### Dataset content
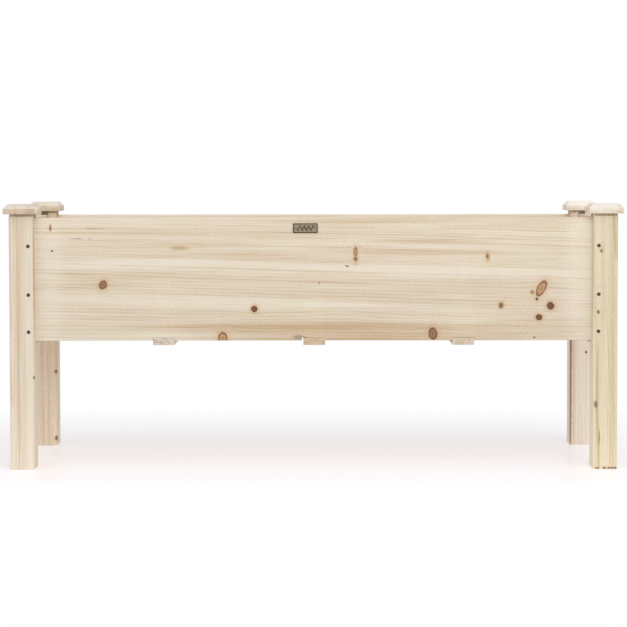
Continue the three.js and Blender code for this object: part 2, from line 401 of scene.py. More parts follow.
def rounded_rectangle(half_width, half_height, radius):
    """Outline points, anticlockwise, with CORNER_STEPS steps round each corner."""
    points = []
    for quarter, (sx, sy) in enumerate(((1, 1), (-1, 1), (-1, -1), (1, -1))):
        for step in range(CORNER_STEPS + 1):
            angle = (quarter + step / CORNER_STEPS) * math.pi / 2
            x = sx * (half_width - radius) + radius * math.cos(angle)
            y = sy * (half_height - radius) + radius * math.sin(angle)
            points.append((x, y))
    return points


def loft(sections):
    """A closed bmesh through outlines that have the same number of points."""
    mesh = bmesh.new()
    rows = [[mesh.verts.new(point) for point in section] for section in sections]
    mesh.faces.new(reversed(rows[0]))
    mesh.faces.new(rows[-1])
    for lower, upper in zip(rows, rows[1:]):
        for i, vert in enumerate(lower):
            after = (i + 1) % len(lower)
            mesh.faces.new((vert, lower[after], upper[after], upper[i]))
    bmesh.ops.recalc_face_normals(mesh, faces=mesh.faces)
    return mesh


def to_object(name, mesh, material, smooth_angle=SMOOTH_ANGLE):
    """A linked object from a bmesh, shaded smooth except over sharp edges."""
    data = bpy.data.meshes.new(name)
    mesh.to_mesh(data)
    mesh.free()
    piece = bpy.data.objects.new(name, data)
    bpy.context.scene.collection.objects.link(piece)
    for one in material if isinstance(material, (list, tuple)) else [material]:
        data.materials.append(one)
    shade(data, smooth_angle)
    return piece


def shade(data, smooth_angle):
    data.shade_smooth()
    data.set_sharp_from_angle(angle=smooth_angle)


def easing(length, radius):
    """Places along a length with the inset of the outline at each, rounded at both ends."""
    quarter = [(math.pi / 2) * step / CORNER_STEPS for step in range(CORNER_STEPS + 1)]
    start = [(radius * (1 - math.sin(a)), radius * (1 - math.cos(a))) for a in reversed(quarter)]
    count = max(2, round(length / STATION_PITCH))
    inner = [(radius + (length - 2 * radius) * i / count, 0.0) for i in range(1, count)]
    finish = [(length - spot, inset) for spot, inset in reversed(start)]
    return start + inner + finish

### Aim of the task
Write the whole listing out again. Keep every line exactly as it is.

### The result
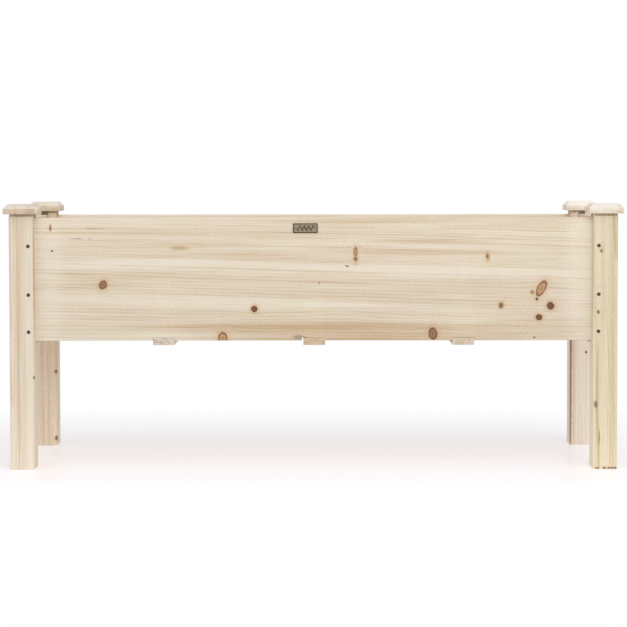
Continue the three.js and Blender code for this object: part 2, from line 401 of scene.py. More parts follow.
def rounded_rectangle(half_width, half_height, radius):
    """Outline points, anticlockwise, with CORNER_STEPS steps round each corner."""
    points = []
    for quarter, (sx, sy) in enumerate(((1, 1), (-1, 1), (-1, -1), (1, -1))):
        for step in range(CORNER_STEPS + 1):
            angle = (quarter + step / CORNER_STEPS) * math.pi / 2
            x = sx * (half_width - radius) + radius * math.cos(angle)
            y = sy * (half_height - radius) + radius * math.sin(angle)
            points.append((x, y))
    return points


def loft(sections):
    """A closed bmesh through outlines that have the same number of points."""
    mesh = bmesh.new()
    rows = [[mesh.verts.new(point) for point in section] for section in sections]
    mesh.faces.new(reversed(rows[0]))
    mesh.faces.new(rows[-1])
    for lower, upper in zip(rows, rows[1:]):
        for i, vert in enumerate(lower):
            after = (i + 1) % len(lower)
            mesh.faces.new((vert, lower[after], upper[after], upper[i]))
    bmesh.ops.recalc_face_normals(mesh, faces=mesh.faces)
    return mesh


def to_object(name, mesh, material, smooth_angle=SMOOTH_ANGLE):
    """A linked object from a bmesh, shaded smooth except over sharp edges."""
    data = bpy.data.meshes.new(name)
    mesh.to_mesh(data)
    mesh.free()
    piece = bpy.data.objects.new(name, data)
    bpy.context.scene.collection.objects.link(piece)
    for one in material if isinstance(material, (list, tuple)) else [material]:
        data.materials.append(one)
    shade(data, smooth_angle)
    return piece


def shade(data, smooth_angle):
    data.shade_smooth()
    data.set_sharp_from_angle(angle=smooth_angle)


def easing(length, radius):
    """Places along a length with the inset of the outline at each, rounded at both ends."""
    quarter = [(math.pi / 2) * step / CORNER_STEPS for step in range(CORNER_STEPS + 1)]
    start = [(radius * (1 - math.sin(a)), radius * (1 - math.cos(a))) for a in reversed(quarter)]
    count = max(2, round(length / STATION_PITCH))
    inner = [(radius + (length - 2 * radius) * i / count, 0.0) for i in range(1, count)]
    finish = [(length - spot, inset) for spot, inset in reversed(start)]
    return start + inner + finish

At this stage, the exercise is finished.